Under the terms of the non-forfeitable clause, the company specifically contracted to apply the remainder of the cash value to Extended Term Insurance “as provided in the guaranteed values of this policy.” There being no cash or loan value listed in the guaranteed-values table until the end of the third year, the insured at the end of the second year had no reserve fund from which the company could apply on extended term insurance. “From its express provisions it appears that no present cash value and no automatic extension attached as incident thereto until three annual premiums had been paid and until three full years had passed. This is the contract as written: Entered into by competent parties, not unlawful in itself, not contrary to public policy, and in violation of no statute.

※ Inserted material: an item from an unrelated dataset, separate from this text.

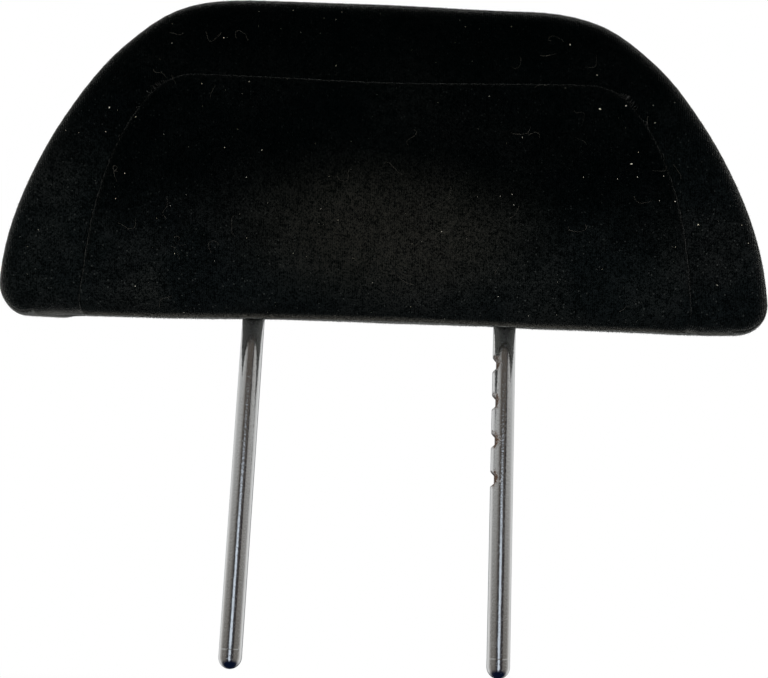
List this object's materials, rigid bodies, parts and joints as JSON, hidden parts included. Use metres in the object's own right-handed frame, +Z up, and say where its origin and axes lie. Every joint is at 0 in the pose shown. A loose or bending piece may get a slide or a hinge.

It is not within the province of courts to whittle away by nice distinctions the patent meaning of plain English.” Pacific Mutual Life Insurance Company v. Turlington, 140 Va. 748 (125 S. E. 658); Moss v. Aetna Life Insurance Company, 73 Fed. 2d, 339. “They have not specifically contracted that the American Experience Tables should control, but on the contrary, have specifically agreed as to the exact amounts of the cash surrender and loan values at the end of each of the years stated.” Atlantic Life Insurance Company v. Pharr, 59 Fed. 2d, 1024; Lonabaugh v. .Mountain States Life Insurance Company, 14 Fed. 2d, 162.

The plaintiff relies on the case of State Mutual Life Ins. Co. v. Forrest, 19 Ga. App. 296 (191 S. E. 428), for authority that the cash or loan value should be applied on the premium regardless of whether such amount is sufficient to pay the entire annual premium. In that case the court held that, under an automatic non-forfeitable clause providing that the loan value of a policy will be charged against the unpaid premiums “until the loan value’is consumed,” the insurer is obligated to apply such fractional part of a year as any remaining loan value as then available to the premiums until such loan value should become wholly exhausted as against the insurance company’s contention that a clause in the loan provision of the policy, which requires that before a cash loan may be obtained the premium must be paid in full up to the end of the policy year in which the loan is obtained, should be a condition precedent to the company’s obligation to apply any loan value against the unpaid premiums. We are unable to see where that case is authority for the question involved here. In the above case the non-forfeitable clause expressly stated that, upon non-payment of premiums, the loan value of the policy will be applied to the unpaid premiums “until the loan value is consumed.” There the parties have specifically contracted to apply any part of such value whether it is sufficient to pay the entire annual premium or a portion thereof. There was a stated cash value in that case to be applied. In the case at bar the parties have specifically contracted not to apply such loan value unless the cash or loan value is sufficient to pay for a whole year’s premium or the remainder of the unpaid annual premium, and not to apply a cash or loan value in any event until after three years. Non-forfeitable clauses are not an inherent feature of insurance policies. The law imposes no duty on insurance companies to include such clauses in their policies. The only rights under such' clauses arise by contract, and the courts will not interfere when their meaning is clear and unambiguous, as in the present case.

The plaintiff having failed to amend the petition to meet the sustained demurrers, the court did not err in sustaining the renewed demurrers to the petition as amended and to the amendments, and in dismissing the action.

Judgment affirmed.

Sutton, C. J., and Parker, J., concur.